The English above does not do the Russian equivalent justice. In the Russian language, the English phrase "God-forsaken" is equivalent to медвежий угол, which literally translates to "a bearish corner." Now, I do not understand the logic of this phrase in Russian; however, the fact that a bear is a national symbol of Russia seems to fit the present state of affairs. Quite accurately, Russia often feels like it is living in a "bearish corner," almost as if it has been in hiberation for too long. Yet, as I found out Wednesday night, the oppressive spirit that you feel clinging to you as you stroll around the city is not a grim combination of the pollution, incessant cigarrette smoke, sunless skies, and frowns on typical passerbys. Rather, this country has not put its hope in the eternal. They have either been put or have put themselves in the bearish corner.

The group consisted of Pastor Dave and his wife Hannah (UK); Sasha, Zhena, Sveta, and Nadya (Russia); Johann (South Africa); Kyra, Kristin, and I (US). Sveta, Kyra, Nadya, and Kristin are around my same age. Sasha and Zhena are around 40 years old. Johann has already finished seminary so he may be in his mid-twenties. Nevertheless, it was an international group of students, young and older professionals, and commmitted church planters.

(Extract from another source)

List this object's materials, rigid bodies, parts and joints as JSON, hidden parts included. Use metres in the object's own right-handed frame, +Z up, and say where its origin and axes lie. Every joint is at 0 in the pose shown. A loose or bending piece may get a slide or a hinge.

Nadya served as our brilliant translator, who could fluently switch back-and-forth from translating our English/incomplete Russian to quick, gentle Russian equivalents, and then the other direction.

For the three hours that we did ice-breakers, prayed together, and read Scripture together, I continually was amazed at how much I have missed being in Christian community. We even went around to each person and used two words to describe his or her gifts, presence, and/or character. Surprisingly, from the facts that we gave about ourselves previously in the night, it was not difficult to come up with an adequate description. An hour into meeting everyone, the combination of words that were used to describe me were determination and patience. Pastor Dave commented on the latter due to the willingness to remain strong despite being separated from my "other half." It brought tears to my eyes. As I write this, it brings more. I miss my future husband.

After talking with Kyra and Kristin, who are pursuing master's and bachelor's degrees in Russian, respectively, we realized that it could not be a coincidence that we are each the only follower of Christ in our different program groups (with some thirty to fifty students each). It was both encouraging and discouraging at the same time to come to that realization. We talked about how since arriving in Russia, we have felt the joy of the Lord more than ever before, almost as if He knew that we would need the extra support in the "bearish corner" of once "Holy Russia." After two months, these brothers and sisters in Christ were the first people that felt like a piece of home, even if we were from different corners of the globe, spoke many different languages, and had just gotten to know each other.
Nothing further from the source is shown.